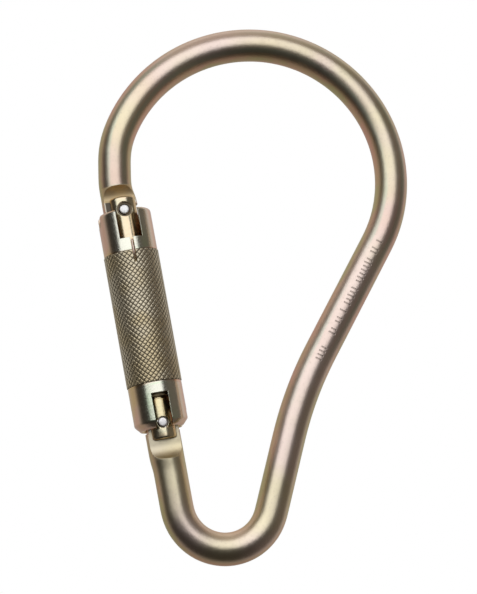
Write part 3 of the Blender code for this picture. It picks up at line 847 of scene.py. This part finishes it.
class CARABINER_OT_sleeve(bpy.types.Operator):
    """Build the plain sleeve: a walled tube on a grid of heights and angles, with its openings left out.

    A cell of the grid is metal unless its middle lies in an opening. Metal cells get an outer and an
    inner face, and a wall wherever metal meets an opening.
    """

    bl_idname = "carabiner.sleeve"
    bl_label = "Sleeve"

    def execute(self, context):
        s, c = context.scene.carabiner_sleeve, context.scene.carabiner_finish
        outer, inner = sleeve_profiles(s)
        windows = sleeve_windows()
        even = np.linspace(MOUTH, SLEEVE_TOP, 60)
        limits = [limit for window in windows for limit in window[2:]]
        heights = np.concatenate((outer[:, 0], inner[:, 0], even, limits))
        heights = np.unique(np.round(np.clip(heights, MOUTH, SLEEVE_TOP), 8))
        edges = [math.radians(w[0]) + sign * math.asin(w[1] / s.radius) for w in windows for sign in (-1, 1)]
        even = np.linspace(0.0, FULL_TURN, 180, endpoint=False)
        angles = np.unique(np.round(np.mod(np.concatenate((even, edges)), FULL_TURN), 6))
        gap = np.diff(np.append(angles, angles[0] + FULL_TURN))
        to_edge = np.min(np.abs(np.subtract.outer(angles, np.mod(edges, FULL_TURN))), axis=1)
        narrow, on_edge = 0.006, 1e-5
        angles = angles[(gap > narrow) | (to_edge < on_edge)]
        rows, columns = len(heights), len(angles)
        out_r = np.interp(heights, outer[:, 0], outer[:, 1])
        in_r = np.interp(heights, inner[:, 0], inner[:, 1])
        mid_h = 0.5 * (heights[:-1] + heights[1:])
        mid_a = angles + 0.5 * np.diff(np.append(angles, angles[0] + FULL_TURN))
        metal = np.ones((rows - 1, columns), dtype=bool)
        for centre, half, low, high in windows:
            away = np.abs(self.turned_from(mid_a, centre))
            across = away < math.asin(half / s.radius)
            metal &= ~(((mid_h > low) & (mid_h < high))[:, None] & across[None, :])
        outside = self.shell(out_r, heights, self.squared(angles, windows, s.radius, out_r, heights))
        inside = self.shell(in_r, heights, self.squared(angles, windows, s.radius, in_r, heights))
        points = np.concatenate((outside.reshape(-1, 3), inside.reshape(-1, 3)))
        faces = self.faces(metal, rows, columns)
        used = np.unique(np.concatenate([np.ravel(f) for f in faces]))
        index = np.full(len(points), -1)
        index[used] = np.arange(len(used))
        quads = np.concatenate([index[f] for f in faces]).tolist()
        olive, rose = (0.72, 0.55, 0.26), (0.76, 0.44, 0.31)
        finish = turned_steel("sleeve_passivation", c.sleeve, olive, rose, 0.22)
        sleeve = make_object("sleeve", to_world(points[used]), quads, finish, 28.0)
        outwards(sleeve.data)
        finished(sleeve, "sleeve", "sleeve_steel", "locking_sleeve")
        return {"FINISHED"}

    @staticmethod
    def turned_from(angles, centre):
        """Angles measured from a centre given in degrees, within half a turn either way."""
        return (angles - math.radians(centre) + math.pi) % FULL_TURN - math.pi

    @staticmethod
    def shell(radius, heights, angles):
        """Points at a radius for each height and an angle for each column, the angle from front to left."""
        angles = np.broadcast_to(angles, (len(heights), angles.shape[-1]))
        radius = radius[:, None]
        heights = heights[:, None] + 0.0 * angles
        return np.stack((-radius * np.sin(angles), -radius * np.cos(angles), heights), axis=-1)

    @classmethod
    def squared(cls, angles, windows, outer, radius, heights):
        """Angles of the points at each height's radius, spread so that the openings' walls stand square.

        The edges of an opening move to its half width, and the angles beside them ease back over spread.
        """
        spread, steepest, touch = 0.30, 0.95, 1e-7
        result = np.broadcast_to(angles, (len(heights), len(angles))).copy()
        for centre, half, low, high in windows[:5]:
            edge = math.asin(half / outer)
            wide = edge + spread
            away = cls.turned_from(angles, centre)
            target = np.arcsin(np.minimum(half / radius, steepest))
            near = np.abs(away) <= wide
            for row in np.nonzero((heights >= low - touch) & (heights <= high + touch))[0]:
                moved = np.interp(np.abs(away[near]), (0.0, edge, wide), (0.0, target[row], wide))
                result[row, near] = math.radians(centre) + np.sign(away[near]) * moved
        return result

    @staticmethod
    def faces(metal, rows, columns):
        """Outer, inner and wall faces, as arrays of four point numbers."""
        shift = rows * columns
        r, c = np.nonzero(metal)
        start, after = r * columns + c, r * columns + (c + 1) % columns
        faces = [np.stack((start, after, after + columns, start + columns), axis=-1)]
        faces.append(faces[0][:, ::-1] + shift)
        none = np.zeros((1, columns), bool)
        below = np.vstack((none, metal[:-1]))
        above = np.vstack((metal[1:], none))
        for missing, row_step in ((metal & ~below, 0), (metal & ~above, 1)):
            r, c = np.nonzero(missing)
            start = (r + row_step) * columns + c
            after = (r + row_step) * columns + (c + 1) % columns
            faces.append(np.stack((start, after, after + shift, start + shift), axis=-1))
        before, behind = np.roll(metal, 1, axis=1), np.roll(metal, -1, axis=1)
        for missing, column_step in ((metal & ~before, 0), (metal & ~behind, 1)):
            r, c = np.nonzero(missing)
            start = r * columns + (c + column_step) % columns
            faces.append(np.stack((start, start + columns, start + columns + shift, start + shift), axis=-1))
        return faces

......

= DO THIS =
Set down the material above again, word for word.

= RESPONSE TO THE TASK =
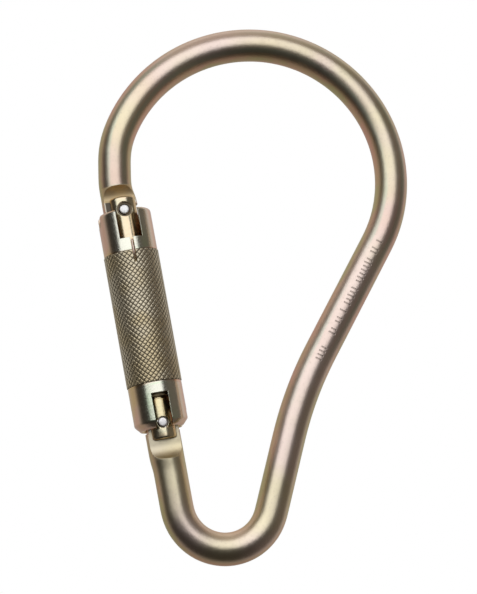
Write part 3 of the Blender code for this picture. It picks up at line 847 of scene.py. This part finishes it.
class CARABINER_OT_sleeve(bpy.types.Operator):
    """Build the plain sleeve: a walled tube on a grid of heights and angles, with its openings left out.

    A cell of the grid is metal unless its middle lies in an opening. Metal cells get an outer and an
    inner face, and a wall wherever metal meets an opening.
    """

    bl_idname = "carabiner.sleeve"
    bl_label = "Sleeve"

    def execute(self, context):
        s, c = context.scene.carabiner_sleeve, context.scene.carabiner_finish
        outer, inner = sleeve_profiles(s)
        windows = sleeve_windows()
        even = np.linspace(MOUTH, SLEEVE_TOP, 60)
        limits = [limit for window in windows for limit in window[2:]]
        heights = np.concatenate((outer[:, 0], inner[:, 0], even, limits))
        heights = np.unique(np.round(np.clip(heights, MOUTH, SLEEVE_TOP), 8))
        edges = [math.radians(w[0]) + sign * math.asin(w[1] / s.radius) for w in windows for sign in (-1, 1)]
        even = np.linspace(0.0, FULL_TURN, 180, endpoint=False)
        angles = np.unique(np.round(np.mod(np.concatenate((even, edges)), FULL_TURN), 6))
        gap = np.diff(np.append(angles, angles[0] + FULL_TURN))
        to_edge = np.min(np.abs(np.subtract.outer(angles, np.mod(edges, FULL_TURN))), axis=1)
        narrow, on_edge = 0.006, 1e-5
        angles = angles[(gap > narrow) | (to_edge < on_edge)]
        rows, columns = len(heights), len(angles)
        out_r = np.interp(heights, outer[:, 0], outer[:, 1])
        in_r = np.interp(heights, inner[:, 0], inner[:, 1])
        mid_h = 0.5 * (heights[:-1] + heights[1:])
        mid_a = angles + 0.5 * np.diff(np.append(angles, angles[0] + FULL_TURN))
        metal = np.ones((rows - 1, columns), dtype=bool)
        for centre, half, low, high in windows:
            away = np.abs(self.turned_from(mid_a, centre))
            across = away < math.asin(half / s.radius)
            metal &= ~(((mid_h > low) & (mid_h < high))[:, None] & across[None, :])
        outside = self.shell(out_r, heights, self.squared(angles, windows, s.radius, out_r, heights))
        inside = self.shell(in_r, heights, self.squared(angles, windows, s.radius, in_r, heights))
        points = np.concatenate((outside.reshape(-1, 3), inside.reshape(-1, 3)))
        faces = self.faces(metal, rows, columns)
        used = np.unique(np.concatenate([np.ravel(f) for f in faces]))
        index = np.full(len(points), -1)
        index[used] = np.arange(len(used))
        quads = np.concatenate([index[f] for f in faces]).tolist()
        olive, rose = (0.72, 0.55, 0.26), (0.76, 0.44, 0.31)
        finish = turned_steel("sleeve_passivation", c.sleeve, olive, rose, 0.22)
        sleeve = make_object("sleeve", to_world(points[used]), quads, finish, 28.0)
        outwards(sleeve.data)
        finished(sleeve, "sleeve", "sleeve_steel", "locking_sleeve")
        return {"FINISHED"}

    @staticmethod
    def turned_from(angles, centre):
        """Angles measured from a centre given in degrees, within half a turn either way."""
        return (angles - math.radians(centre) + math.pi) % FULL_TURN - math.pi

    @staticmethod
    def shell(radius, heights, angles):
        """Points at a radius for each height and an angle for each column, the angle from front to left."""
        angles = np.broadcast_to(angles, (len(heights), angles.shape[-1]))
        radius = radius[:, None]
        heights = heights[:, None] + 0.0 * angles
        return np.stack((-radius * np.sin(angles), -radius * np.cos(angles), heights), axis=-1)

    @classmethod
    def squared(cls, angles, windows, outer, radius, heights):
        """Angles of the points at each height's radius, spread so that the openings' walls stand square.

        The edges of an opening move to its half width, and the angles beside them ease back over spread.
        """
        spread, steepest, touch = 0.30, 0.95, 1e-7
        result = np.broadcast_to(angles, (len(heights), len(angles))).copy()
        for centre, half, low, high in windows[:5]:
            edge = math.asin(half / outer)
            wide = edge + spread
            away = cls.turned_from(angles, centre)
            target = np.arcsin(np.minimum(half / radius, steepest))
            near = np.abs(away) <= wide
            for row in np.nonzero((heights >= low - touch) & (heights <= high + touch))[0]:
                moved = np.interp(np.abs(away[near]), (0.0, edge, wide), (0.0, target[row], wide))
                result[row, near] = math.radians(centre) + np.sign(away[near]) * moved
        return result

    @staticmethod
    def faces(metal, rows, columns):
        """Outer, inner and wall faces, as arrays of four point numbers."""
        shift = rows * columns
        r, c = np.nonzero(metal)
        start, after = r * columns + c, r * columns + (c + 1) % columns
        faces = [np.stack((start, after, after + columns, start + columns), axis=-1)]
        faces.append(faces[0][:, ::-1] + shift)
        none = np.zeros((1, columns), bool)
        below = np.vstack((none, metal[:-1]))
        above = np.vstack((metal[1:], none))
        for missing, row_step in ((metal & ~below, 0), (metal & ~above, 1)):
            r, c = np.nonzero(missing)
            start = (r + row_step) * columns + c
            after = (r + row_step) * columns + (c + 1) % columns
            faces.append(np.stack((start, after, after + shift, start + shift), axis=-1))
        before, behind = np.roll(metal, 1, axis=1), np.roll(metal, -1, axis=1)
        for missing, column_step in ((metal & ~before, 0), (metal & ~behind, 1)):
            r, c = np.nonzero(missing)
            start = r * columns + (c + column_step) % columns
            faces.append(np.stack((start, start + columns, start + columns + shift, start + shift), axis=-1))
        return faces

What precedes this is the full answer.